Durch Corona an die Grenzen gekommen: Landkreis Nordhausen sucht Pflegefamilien

Doreen Hotzan
| Lesedauer: 3 Minuten
Interessenten, die eine Pflegschaft für ein Kind übernehmen wollen, müssen bestimmte Kriterien erfüllen (Symbolbild).

Interessenten, die eine Pflegschaft für ein Kind übernehmen wollen, müssen bestimmte Kriterien erfüllen (Symbolbild).

Foto: Ingo Otto / FUNKE Foto Services

Nordhausen.  70 Eltern kümmern sich im Südharz um traumatisierte Kinder. Die Inobhutnahmen durch Corona sind rückläufig. Während der Pandemie waren viele Erziehungsberechtigte an ihre Grenzen gekommen.

Die Situation hat sich ein wenig entspannt. „Die Zahlen der Inobhutnahmen von Kindern sind seit den Corona-Lockerungen rückläufig“, berichtet Vizelandrat Stefan Nüßle (CDU) auf Nachfrage unserer Zeitung. Während der Pandemie seien Familien im Südharz aufgrund der Schließungen von Kindergärten und Schulen und dem damit verbundenen Homeschooling oft an ihre Grenzen gekommen. Hier hat das Jugendamt reagiert und die Kinder in Obhut genommen, die entweder bei ferneren Verwandten, einem Jugendhilfe-Träger, im Heim oder einer Pflegefamilie untergekommen sind. Allein 2020 musste der Staat in 102 Fällen im Südharz eingreifen. Im letzten Jahr lag die Zahl der Inobhutnahmen bei knapp über 60.
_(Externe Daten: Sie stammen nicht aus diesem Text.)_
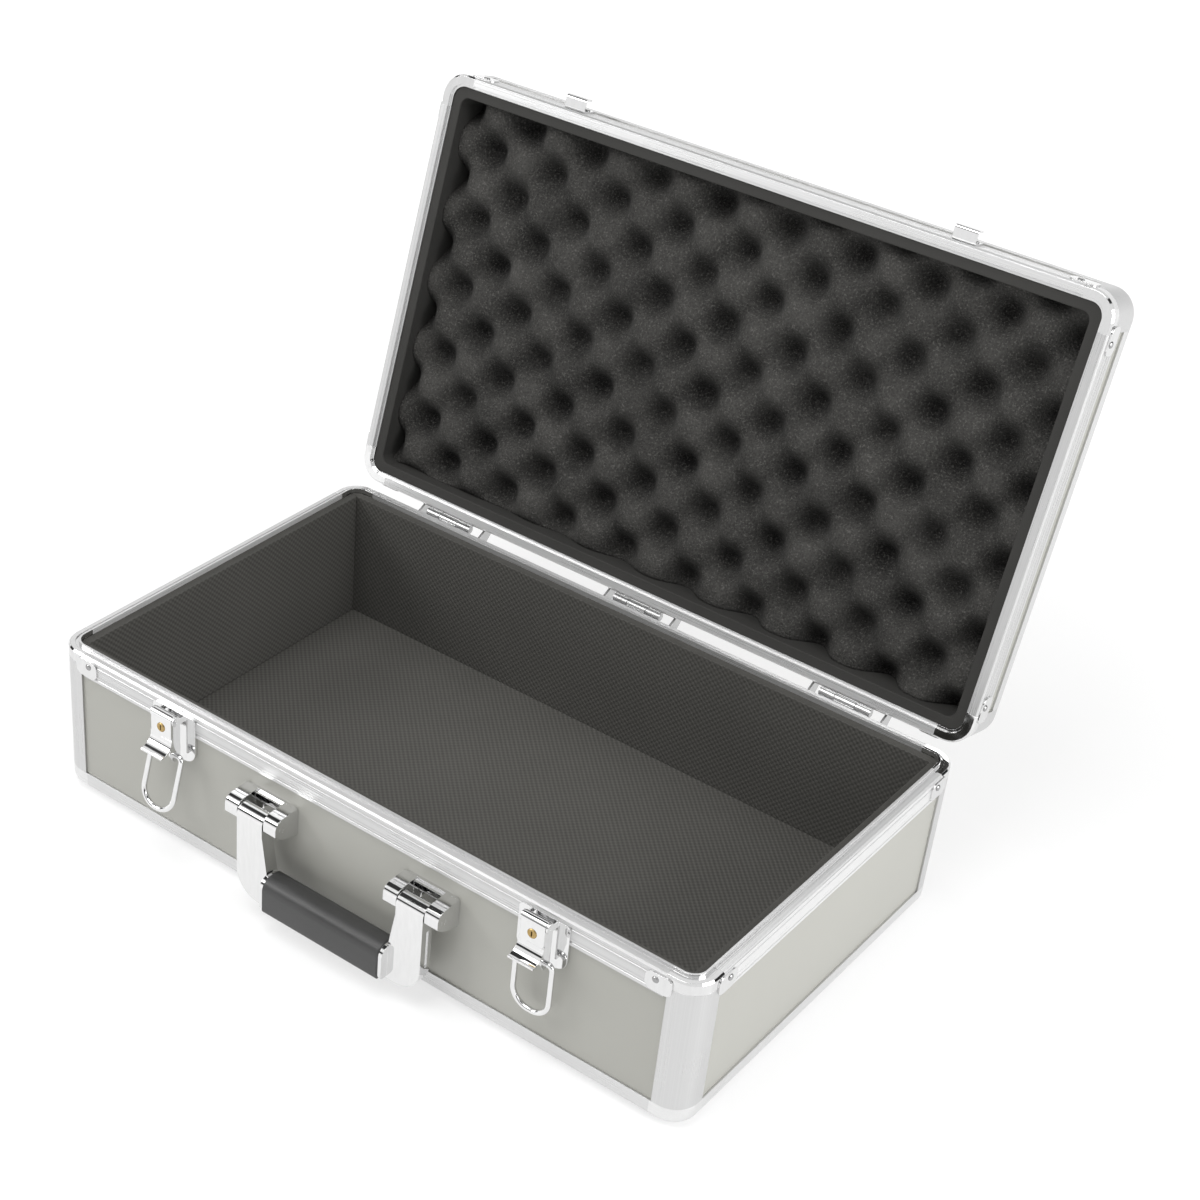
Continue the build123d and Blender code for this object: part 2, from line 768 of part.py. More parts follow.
leg_back = handle_pivot_out + handle_barrel - leg_depth
outer = handle_half + leg_width / 2
leg_top = handle_half - leg_width / 2
leg_low = leg_top - leg_swell
leg_swell_start = handle_pivot_drop + handle_barrel + bracket_drop
with BuildPart() as frame:
    with BuildSketch(front_plane(leg_back)):
        with BuildLine():
            right = [(outer, -handle_bottom), (outer, -handle_pivot_drop),
                     (leg_top, -handle_pivot_drop), (leg_top, -leg_swell_start),
                     (leg_low, -shoulder_drop),
                     (grip_half, -shoulder_drop - shoulder_step), (grip_half, spine - handle_bottom)]
            Polyline(*right, *[(-x, z) for x, z in reversed(right)], close=True)
        make_face()
        fillet(vertices().group_by(Axis.Y)[0], handle_corner)
    extrude(amount=leg_depth)
    for x in handle_places.values():
        with BuildSketch(across_front(x - leg_width / 2)):
            with Locations(handle_pivot):
                Circle(handle_barrel)
        extrude(amount=-leg_width)
        with BuildSketch(across_front(x - leg_width / 2)):
            with Locations(handle_pivot):
                Circle(handle_pin_radius + pin_clearance)
        extrude(amount=-leg_width, mode=Mode.SUBTRACT)
    for start in (-grip_half - collar, grip_half):
        extrude(grip_sketch(across_front(start), collar_inset), amount=-collar)
    for side in (-1, 1):
        groove_x = side * (handle_half + leg_width / 2)
        with BuildSketch(front_plane(handle_pivot_out)):
            with Locations((groove_x, -handle_pivot_drop - 2 * handle_barrel)):
                Rectangle(2 * leg_side_groove, shoulder_drop - handle_pivot_drop - handle_barrel,
                          align=(Align.CENTER, Align.MAX))
        extrude(amount=leg_side_groove_width, mode=Mode.SUBTRACT)
write(frame.part, "handle_frame")

with BuildPart() as grip:
    extrude(grip_sketch(across_front(-grip_half), 0), amount=-2 * grip_half)
    with BuildSketch(across_front(-grip_half)):
        with Locations((leg_back, -handle_bottom)):
            Rectangle(leg_depth, spine, align=low_corner)
    extrude(amount=-2 * grip_half, mode=Mode.SUBTRACT)
write(grip.part, "handle_grip")

for side, x in handle_places.items():
    write(handle_bracket(x), f"handle_bracket_{side}")

with BuildPart() as handle_pins:
    for x in handle_places.values():
        with BuildSketch(across_front(x - bracket_width / 2)):
            with Locations(handle_pivot):
                Circle(handle_pin_radius)
        extrude(amount=-bracket_width)
write(handle_pins.part, "handle_pins")

# Feet under the bottom and on the back
with BuildPart() as foot:
    Cylinder(foot_radius, foot_height, align=(Align.CENTER, Align.CENTER, Align.MIN))
    chamfer(foot.faces().sort_by(Axis.Z)[-1].edges(), foot_chamfer)

under_plane = Plane(origin=(0, 0, 0), x_dir=(1, 0, 0), z_dir=(0, 0, -1))
with BuildPart(under_plane) as bottom_feet:
    with GridLocations(case_width - 2 * foot_inset_x, case_depth - 2 * foot_inset_y, 2, 2):
        add(foot.part)
write(bottom_feet.part, "bottom_feet")

back_foot_x = half_w - foot_inset_x
with BuildPart(face_plane(sides["back"], 0, -skin)) as back_feet:
    with Locations((-back_foot_x, back_foot_low), (back_foot_x, back_foot_low),
                   (-back_foot_x, back_foot_high), (back_foot_x, back_foot_high)):
        add(foot.part)
write(back_feet.part, "back_feet")

# Rivets: low heads on the tabs, hinge leaves, latch plates and strikes
with BuildPart() as rivet:
    Cylinder(rivet_head, rivet_rise, align=(Align.CENTER, Align.CENTER, Align.MIN))
    chamfer(rivet.faces().sort_by(Axis.Z)[-1].edges(), rivet_rise * 0.7)
    Cylinder(rivet_shank, rivet_grip, align=(Align.CENTER, Align.CENTER, Align.MAX))


def rivets_on(plane, places):
    return [plane.location * Pos(x, y, 0) * rivet.part for x, y in places]


base_rivets = []
lid_rivets = []
for inward in sides.values():
    reach = side_length(inward) / 2 - tab_rivet
    base_rivets += rivets_on(face_plane(inward, rim_z, tab_thick),
                             [(-reach, -tab_rivet_drop), (reach, -tab_rivet_drop)])
    lid_rivets += rivets_on(face_plane(inward, lid_z, tab_thick),
                            [(-reach, tab_rivet_drop), (reach, tab_rivet_drop)])
leaf_plane = face_plane(sides["back"], rim_z, leaf_thick)
for x in hinge_places:
    base_rivets += rivets_on(leaf_plane, [(x - leaf_rivet_x, -leaf_rivet_drop),
                                          (x + leaf_rivet_x, -leaf_rivet_drop)])
    lid_rivets += rivets_on(leaf_plane, [(x - leaf_rivet_x, leaf_rivet_drop),
                                         (x + leaf_rivet_x, leaf_rivet_drop)])
for x in latch_places.values():
    base_rivets += rivets_on(front_plane(plate_thick),
                             [(x + plate_rivet_x, -plate_rivet_high), (x, -plate_rivet_low)])
    lid_rivets += rivets_on(front_plane(strike_thick),
                            [(x - strike_width / 4, seal_gap + strike_rivet),
                             (x + strike_width / 4, seal_gap + strike_rivet)])
write(group(base_rivets), "base_rivets")
write_lid(group(lid_rivets), "lid_rivets")
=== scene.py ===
# Looks of the open pedal case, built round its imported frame
import json
import math

import bmesh
import bpy
from mathutils import Matrix, Vector, noise


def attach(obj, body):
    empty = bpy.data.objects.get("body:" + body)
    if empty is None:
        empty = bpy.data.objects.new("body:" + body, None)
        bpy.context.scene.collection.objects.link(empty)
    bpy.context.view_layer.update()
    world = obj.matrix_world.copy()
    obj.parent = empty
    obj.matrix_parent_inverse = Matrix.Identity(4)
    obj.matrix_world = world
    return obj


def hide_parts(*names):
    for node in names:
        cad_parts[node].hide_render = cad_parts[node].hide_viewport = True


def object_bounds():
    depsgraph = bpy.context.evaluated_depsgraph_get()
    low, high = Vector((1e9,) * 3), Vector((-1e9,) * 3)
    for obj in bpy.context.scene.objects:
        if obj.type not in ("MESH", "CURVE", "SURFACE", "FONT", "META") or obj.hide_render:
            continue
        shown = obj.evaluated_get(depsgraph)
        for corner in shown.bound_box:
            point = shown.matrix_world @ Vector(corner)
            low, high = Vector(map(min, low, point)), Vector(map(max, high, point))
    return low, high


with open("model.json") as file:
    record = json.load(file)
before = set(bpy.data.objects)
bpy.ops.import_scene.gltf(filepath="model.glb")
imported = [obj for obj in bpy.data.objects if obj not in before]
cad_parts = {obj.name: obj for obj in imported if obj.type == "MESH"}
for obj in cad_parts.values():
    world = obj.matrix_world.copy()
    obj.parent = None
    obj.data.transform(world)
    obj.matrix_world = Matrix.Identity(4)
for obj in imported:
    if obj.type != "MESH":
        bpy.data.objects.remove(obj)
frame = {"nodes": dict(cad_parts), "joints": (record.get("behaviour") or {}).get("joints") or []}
cadLow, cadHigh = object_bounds()
nodes = frame["nodes"]
print("frame loaded with", len(nodes), "nodes")

# The lid is made shut and turned open round its hinge
lidHinge = next(joint for joint in frame["joints"] if joint["name"] == "lid_hinge")
hingePoint = Vector(lidHinge["pos_m"])
openAngle = math.radians(lidHinge["range_deg"][1])
lidOpen = (Matrix.Translation(hingePoint) @ Matrix.Rotation(-openAngle, 4, "X")
           @ Matrix.Translation(-hingePoint))
lidShut = lidOpen.inverted()
still = Matrix.Identity(4)


def nodeBox(name, turn=still):
    points = [turn @ vertex.co for vertex in nodes[name].data.vertices]
    return Vector(map(min, zip(*points))), Vector(map(max, zip(*points)))


# Camera, fitted to the straight edges of the case in the photograph
photo = {
    "side": 1200,              # pixels
    "focal": 2285.1,           # pixels
    "middleX": 478.6,          # where the lens axis meets the picture
    "middleY": 738.2,
    "turn": 35.512,            # degrees
    "tilt": 54.285,
    "roll": 4.524,
    "place": (0.68295, -0.97995, 0.93325),
    "sensor": 36.0,
    "nearest": 0.05,
    "farthest": 60,
}


def makeCamera():
    data = bpy.data.cameras.new("photoCamera")
    data.sensor_width = photo["sensor"]
    data.lens = photo["focal"] / photo["side"] * photo["sensor"]
    data.shift_x = 0.5 - photo["middleX"] / photo["side"]
    data.shift_y = photo["middleY"] / photo["side"] - 0.5
    data.clip_start = photo["nearest"]
    data.clip_end = photo["farthest"]
    camera = bpy.data.objects.new("photoCamera", data)
    camera.matrix_world = (Matrix.Translation(photo["place"])
                           @ Matrix.Rotation(math.radians(photo["turn"]), 4, "Z")
                           @ Matrix.Rotation(math.radians(photo["tilt"]), 4, "X")
                           @ Matrix.Rotation(math.radians(photo["roll"]), 4, "Z"))
    bpy.context.scene.collection.objects.link(camera)
    bpy.context.scene.camera = camera


makeCamera()
print("camera placed")


# One socket as a value, so that shader maths reads as arithmetic
class Wire:
    def __init__(self, kit, socket):
        self.kit = kit
        self.socket = socket

    def maths(self, operation, first, second):
        return self.kit.node("ShaderNodeMath", {"operation": operation}, {0: first, 1: second})

    def __add__(self, other):
        return self.maths("ADD", self, other)

    def __radd__(self, other):
        return self.maths("ADD", other, self)

    def __sub__(self, other):
        return self.maths("SUBTRACT", self, other)

    def __rsub__(self, other):
        return self.maths("SUBTRACT", other, self)

    def __mul__(self, other):
        return self.maths("MULTIPLY", self, other)

    def __rmul__(self, other):
        return self.maths("MULTIPLY", other, self)

    def __truediv__(self, other):
        return self.maths("DIVIDE", self, other)

    def __gt__(self, other):
        return self.maths("GREATER_THAN", self, other)

    def __lt__(self, other):
        return self.maths("LESS_THAN", self, other)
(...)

Während sich bei einem Jugendhilfe-Träger oder im Heim professionelles Personal um die Heranwachsenden kümmert, leisten Pflegeeltern in den Augen von Stefan Nüßle Erstaunliches. „Das geht über das normale Maß hinaus“, ist er überzeugt. Nach Auskunft von Kreissprecherin Jessica Piper gibt es derzeit 70 Pflegefamilien im Landkreis Nordhausen. Nach weiteren Interessenten wird stets Ausschau gehalten. Um potenziellen Kandidaten einen Einblick in die Tätigkeit und einen Überblick über die Anforderungen zu geben, veranstaltet der Landkreis inzwischen Pflegeelternseminare. „Das werden wir auch fortsetzen, um Eltern zu finden, die dieser Aufgabe gewachsen sind“, betont der Vizelandrat.

Pflegekinder haben oft eine traurige Vorgeschichte

Für 155 Kinder trägt der Landkreis derzeit die Verantwortung. Wer für ein Kind eine Pflegschaft übernehmen möchte, muss sich einige Dinge bewusst machen. So haben viele Kinder eine traurige Vorgeschichte. „Sie kommen beispielsweise aus zerrütteten Elternhäusern oder haben bereits Heimerfahrungen machen müssen“, gewährt Jessica Piper einen Einblick. Aufgrund ihrer oftmals traumatischen Erlebnisse sei der Umgang mit diesen Kindern nicht immer leicht. „Wer sich als Pflegefamilie zur Verfügung stellen möchte, sollte deshalb unter anderem psychisch belastbar und offen für die Problematik der Kinder sein“, so die Kreissprecherin weiter.

Die Bewerbung läuft über den Pflegekinderdienst (PKD) und ist an ein Prüfverfahren geknüpft. Dieses umfasst neben Gesprächen mit den Sozialarbeiterinnen die Einreichung von Unterlagen. Der PKD verschafft sich zudem bei einem Hausbesuch einen persönlichen Eindruck über die Gegebenheiten vor Ort. Eine gute Zusammenarbeit ist wichtig. „Pflegeeltern sollen fachlich im Hilfeprozess begleitet und durch den PKD unterstützt werden, auch um möglichst das Scheitern eines Pflegeverhältnisses zu vermeiden“, erläutert Jessica Piper.

Weiterhin sollten potenzielle Kandidaten bereit sein, an entsprechenden Schulungen und Seminaren teilzunehmen, um somit optimal auf die Pflegschaft vorbereitet zu sein. Den Pflegeeltern muss zudem klar sein, dass die leiblichen Eltern mit eingebunden werden sollten. „Eine Pflegschaft bedeutet eine Pflege auf Zeit“, verdeutlicht Stefan Nüßle. Wie lange diese Spanne dauert, kann niemand genau sagen. Häufig liegt es am Familiengericht zu entscheiden, ob die Inobhutnahme aufrechterhalten bleibt oder eine Rückführung des Kindes zu den leiblichen Eltern möglich ist.